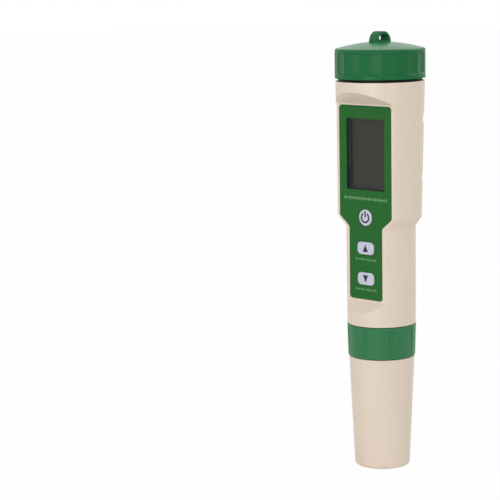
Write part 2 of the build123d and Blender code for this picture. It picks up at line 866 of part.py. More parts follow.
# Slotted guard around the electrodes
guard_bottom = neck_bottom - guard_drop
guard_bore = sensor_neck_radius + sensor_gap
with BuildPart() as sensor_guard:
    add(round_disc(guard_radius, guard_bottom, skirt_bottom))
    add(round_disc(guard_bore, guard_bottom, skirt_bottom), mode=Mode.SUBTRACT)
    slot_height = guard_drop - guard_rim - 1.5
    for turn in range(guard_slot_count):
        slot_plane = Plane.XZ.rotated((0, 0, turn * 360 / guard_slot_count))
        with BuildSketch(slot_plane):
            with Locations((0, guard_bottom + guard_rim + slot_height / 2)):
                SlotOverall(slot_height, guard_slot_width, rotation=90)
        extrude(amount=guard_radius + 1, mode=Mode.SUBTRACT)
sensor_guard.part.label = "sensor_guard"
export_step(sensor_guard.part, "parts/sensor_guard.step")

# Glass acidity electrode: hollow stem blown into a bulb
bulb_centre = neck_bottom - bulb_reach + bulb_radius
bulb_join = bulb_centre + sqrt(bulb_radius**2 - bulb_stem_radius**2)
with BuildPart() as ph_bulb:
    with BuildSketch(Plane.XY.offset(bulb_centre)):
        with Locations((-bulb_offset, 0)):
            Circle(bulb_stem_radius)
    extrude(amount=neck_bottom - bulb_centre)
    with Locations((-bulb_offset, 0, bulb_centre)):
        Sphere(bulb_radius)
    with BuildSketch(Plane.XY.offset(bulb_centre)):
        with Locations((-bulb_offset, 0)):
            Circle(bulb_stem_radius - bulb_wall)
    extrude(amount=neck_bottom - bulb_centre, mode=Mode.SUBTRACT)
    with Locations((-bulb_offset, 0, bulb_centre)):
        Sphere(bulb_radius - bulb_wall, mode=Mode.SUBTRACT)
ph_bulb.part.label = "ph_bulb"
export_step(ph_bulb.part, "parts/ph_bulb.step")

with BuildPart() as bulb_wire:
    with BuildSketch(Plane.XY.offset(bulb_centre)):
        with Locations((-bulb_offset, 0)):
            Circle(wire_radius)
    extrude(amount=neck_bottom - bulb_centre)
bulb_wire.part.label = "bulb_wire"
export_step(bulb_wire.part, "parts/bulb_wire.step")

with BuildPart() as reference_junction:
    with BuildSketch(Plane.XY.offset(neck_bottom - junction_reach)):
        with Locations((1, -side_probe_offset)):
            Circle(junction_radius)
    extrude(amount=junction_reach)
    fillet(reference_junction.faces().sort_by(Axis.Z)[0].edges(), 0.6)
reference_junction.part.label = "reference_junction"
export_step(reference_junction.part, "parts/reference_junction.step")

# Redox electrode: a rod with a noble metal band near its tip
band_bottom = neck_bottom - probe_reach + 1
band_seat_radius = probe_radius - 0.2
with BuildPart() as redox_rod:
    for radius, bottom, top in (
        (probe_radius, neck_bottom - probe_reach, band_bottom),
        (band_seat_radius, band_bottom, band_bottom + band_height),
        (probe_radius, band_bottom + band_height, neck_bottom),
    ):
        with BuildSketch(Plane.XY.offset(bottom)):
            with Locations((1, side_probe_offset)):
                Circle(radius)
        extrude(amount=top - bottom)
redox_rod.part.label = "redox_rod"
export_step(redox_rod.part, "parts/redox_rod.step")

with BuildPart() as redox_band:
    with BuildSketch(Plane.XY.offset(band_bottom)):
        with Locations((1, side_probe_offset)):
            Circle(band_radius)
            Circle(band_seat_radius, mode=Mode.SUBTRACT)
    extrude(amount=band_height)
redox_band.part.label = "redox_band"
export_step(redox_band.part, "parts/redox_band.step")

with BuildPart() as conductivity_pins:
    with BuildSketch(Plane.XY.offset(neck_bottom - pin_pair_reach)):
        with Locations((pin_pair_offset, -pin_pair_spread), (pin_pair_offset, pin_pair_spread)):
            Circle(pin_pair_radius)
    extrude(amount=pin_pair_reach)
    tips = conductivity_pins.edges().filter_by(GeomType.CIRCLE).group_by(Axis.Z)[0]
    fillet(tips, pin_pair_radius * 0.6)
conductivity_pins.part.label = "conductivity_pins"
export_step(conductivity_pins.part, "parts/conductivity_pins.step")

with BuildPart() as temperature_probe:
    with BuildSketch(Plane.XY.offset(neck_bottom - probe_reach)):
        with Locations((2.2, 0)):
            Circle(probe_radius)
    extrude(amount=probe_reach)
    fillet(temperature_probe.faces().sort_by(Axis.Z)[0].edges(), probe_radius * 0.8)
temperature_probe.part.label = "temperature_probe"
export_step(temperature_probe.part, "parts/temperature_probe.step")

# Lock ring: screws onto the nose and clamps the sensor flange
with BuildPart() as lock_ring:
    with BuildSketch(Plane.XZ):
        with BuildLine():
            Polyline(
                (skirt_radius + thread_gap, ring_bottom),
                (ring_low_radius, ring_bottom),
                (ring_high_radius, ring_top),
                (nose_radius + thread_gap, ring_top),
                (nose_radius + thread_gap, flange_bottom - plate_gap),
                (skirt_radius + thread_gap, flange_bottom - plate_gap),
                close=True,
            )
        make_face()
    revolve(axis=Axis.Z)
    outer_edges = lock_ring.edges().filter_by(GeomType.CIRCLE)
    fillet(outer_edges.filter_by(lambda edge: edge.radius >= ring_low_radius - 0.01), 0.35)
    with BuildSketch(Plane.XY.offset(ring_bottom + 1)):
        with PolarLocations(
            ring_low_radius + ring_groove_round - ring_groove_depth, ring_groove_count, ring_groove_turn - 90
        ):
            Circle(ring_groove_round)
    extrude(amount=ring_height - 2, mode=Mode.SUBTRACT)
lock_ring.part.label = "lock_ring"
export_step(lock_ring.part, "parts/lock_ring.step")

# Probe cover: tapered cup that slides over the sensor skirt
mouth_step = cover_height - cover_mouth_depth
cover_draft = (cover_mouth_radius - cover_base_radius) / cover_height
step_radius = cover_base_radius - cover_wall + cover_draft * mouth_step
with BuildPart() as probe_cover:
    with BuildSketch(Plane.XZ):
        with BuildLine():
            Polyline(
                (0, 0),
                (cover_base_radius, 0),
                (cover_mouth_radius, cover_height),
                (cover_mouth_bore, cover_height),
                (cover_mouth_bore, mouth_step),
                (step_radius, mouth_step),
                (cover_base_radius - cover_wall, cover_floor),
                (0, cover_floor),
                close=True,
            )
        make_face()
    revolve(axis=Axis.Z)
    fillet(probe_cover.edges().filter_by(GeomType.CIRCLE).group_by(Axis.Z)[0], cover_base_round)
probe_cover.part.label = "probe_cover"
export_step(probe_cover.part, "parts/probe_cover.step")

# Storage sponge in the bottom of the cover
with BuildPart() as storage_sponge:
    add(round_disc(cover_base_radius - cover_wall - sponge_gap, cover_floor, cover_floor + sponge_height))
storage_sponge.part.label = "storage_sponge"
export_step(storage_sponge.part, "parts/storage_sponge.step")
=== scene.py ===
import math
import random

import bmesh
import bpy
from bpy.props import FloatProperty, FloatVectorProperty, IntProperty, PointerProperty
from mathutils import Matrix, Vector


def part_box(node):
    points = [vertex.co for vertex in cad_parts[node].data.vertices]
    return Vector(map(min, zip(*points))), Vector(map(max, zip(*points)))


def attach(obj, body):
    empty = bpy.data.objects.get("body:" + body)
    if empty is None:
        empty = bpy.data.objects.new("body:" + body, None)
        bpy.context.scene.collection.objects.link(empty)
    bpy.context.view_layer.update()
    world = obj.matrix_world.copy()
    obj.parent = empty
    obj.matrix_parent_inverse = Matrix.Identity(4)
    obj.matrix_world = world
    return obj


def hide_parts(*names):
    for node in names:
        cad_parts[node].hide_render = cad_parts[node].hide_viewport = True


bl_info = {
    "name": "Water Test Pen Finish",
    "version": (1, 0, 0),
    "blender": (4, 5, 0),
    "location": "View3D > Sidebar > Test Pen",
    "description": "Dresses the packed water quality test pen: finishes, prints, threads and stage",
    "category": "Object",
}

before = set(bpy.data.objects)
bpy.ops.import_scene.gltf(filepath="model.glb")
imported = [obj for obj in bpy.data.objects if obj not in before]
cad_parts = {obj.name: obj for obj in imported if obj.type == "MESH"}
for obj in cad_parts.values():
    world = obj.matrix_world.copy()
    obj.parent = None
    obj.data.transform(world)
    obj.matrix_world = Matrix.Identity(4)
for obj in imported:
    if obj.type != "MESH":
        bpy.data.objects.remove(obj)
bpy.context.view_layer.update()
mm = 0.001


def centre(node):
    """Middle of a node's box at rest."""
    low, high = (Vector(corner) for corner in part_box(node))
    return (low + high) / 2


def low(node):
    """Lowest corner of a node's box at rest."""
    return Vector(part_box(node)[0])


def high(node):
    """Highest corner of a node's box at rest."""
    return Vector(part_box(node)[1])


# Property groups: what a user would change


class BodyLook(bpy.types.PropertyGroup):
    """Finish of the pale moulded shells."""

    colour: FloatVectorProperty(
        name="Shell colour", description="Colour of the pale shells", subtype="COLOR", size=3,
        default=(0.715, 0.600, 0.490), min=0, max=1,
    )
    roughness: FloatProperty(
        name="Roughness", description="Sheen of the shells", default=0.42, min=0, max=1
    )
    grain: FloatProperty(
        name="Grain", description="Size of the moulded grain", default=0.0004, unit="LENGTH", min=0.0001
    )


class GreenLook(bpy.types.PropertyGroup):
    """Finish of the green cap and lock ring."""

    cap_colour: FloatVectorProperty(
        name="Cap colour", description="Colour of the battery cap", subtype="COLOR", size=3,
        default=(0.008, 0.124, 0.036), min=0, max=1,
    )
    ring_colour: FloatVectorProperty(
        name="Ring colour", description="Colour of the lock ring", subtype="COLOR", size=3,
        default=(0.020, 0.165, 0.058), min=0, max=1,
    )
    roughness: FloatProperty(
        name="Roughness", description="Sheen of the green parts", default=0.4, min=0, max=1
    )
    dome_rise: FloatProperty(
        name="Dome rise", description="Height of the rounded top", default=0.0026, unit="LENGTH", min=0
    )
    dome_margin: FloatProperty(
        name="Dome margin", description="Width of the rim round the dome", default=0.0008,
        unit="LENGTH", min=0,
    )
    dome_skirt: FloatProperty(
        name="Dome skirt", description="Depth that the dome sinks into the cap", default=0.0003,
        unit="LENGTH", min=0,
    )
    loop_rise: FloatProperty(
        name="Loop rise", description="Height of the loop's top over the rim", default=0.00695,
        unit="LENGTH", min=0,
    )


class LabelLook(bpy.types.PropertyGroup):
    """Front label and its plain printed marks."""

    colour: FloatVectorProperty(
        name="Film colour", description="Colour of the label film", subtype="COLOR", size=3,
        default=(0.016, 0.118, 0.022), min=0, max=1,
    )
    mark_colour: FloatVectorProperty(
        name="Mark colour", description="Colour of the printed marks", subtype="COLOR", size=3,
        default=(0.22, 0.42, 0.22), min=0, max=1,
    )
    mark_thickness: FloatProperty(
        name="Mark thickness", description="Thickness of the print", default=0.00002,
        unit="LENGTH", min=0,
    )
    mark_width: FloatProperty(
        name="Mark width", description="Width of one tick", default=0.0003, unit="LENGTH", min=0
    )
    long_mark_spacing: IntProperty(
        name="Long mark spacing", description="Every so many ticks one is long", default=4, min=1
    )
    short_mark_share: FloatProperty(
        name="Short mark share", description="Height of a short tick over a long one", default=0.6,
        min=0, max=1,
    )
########
**The exercise:**
Look above for the line that contains "zip(*points))), Vector(map(max, zip(*points)))". Starting there, transcribe every line exactly until you have copied the line that contains "the pale moulded".

**Written solution:**
    return Vector(map(min, zip(*points))), Vector(map(max, zip(*points)))


def attach(obj, body):
    empty = bpy.data.objects.get("body:" + body)
    if empty is None:
        empty = bpy.data.objects.new("body:" + body, None)
        bpy.context.scene.collection.objects.link(empty)
    bpy.context.view_layer.update()
    world = obj.matrix_world.copy()
    obj.parent = empty
    obj.matrix_parent_inverse = Matrix.Identity(4)
    obj.matrix_world = world
    return obj


def hide_parts(*names):
    for node in names:
        cad_parts[node].hide_render = cad_parts[node].hide_viewport = True


bl_info = {
    "name": "Water Test Pen Finish",
    "version": (1, 0, 0),
    "blender": (4, 5, 0),
    "location": "View3D > Sidebar > Test Pen",
    "description": "Dresses the packed water quality test pen: finishes, prints, threads and stage",
    "category": "Object",
}

before = set(bpy.data.objects)
bpy.ops.import_scene.gltf(filepath="model.glb")
imported = [obj for obj in bpy.data.objects if obj not in before]
cad_parts = {obj.name: obj for obj in imported if obj.type == "MESH"}
for obj in cad_parts.values():
    world = obj.matrix_world.copy()
    obj.parent = None
    obj.data.transform(world)
    obj.matrix_world = Matrix.Identity(4)
for obj in imported:
    if obj.type != "MESH":
        bpy.data.objects.remove(obj)
bpy.context.view_layer.update()
mm = 0.001


def centre(node):
    """Middle of a node's box at rest."""
    low, high = (Vector(corner) for corner in part_box(node))
    return (low + high) / 2


def low(node):
    """Lowest corner of a node's box at rest."""
    return Vector(part_box(node)[0])


def high(node):
    """Highest corner of a node's box at rest."""
    return Vector(part_box(node)[1])


# Property groups: what a user would change


class BodyLook(bpy.types.PropertyGroup):
    """Finish of the pale moulded shells."""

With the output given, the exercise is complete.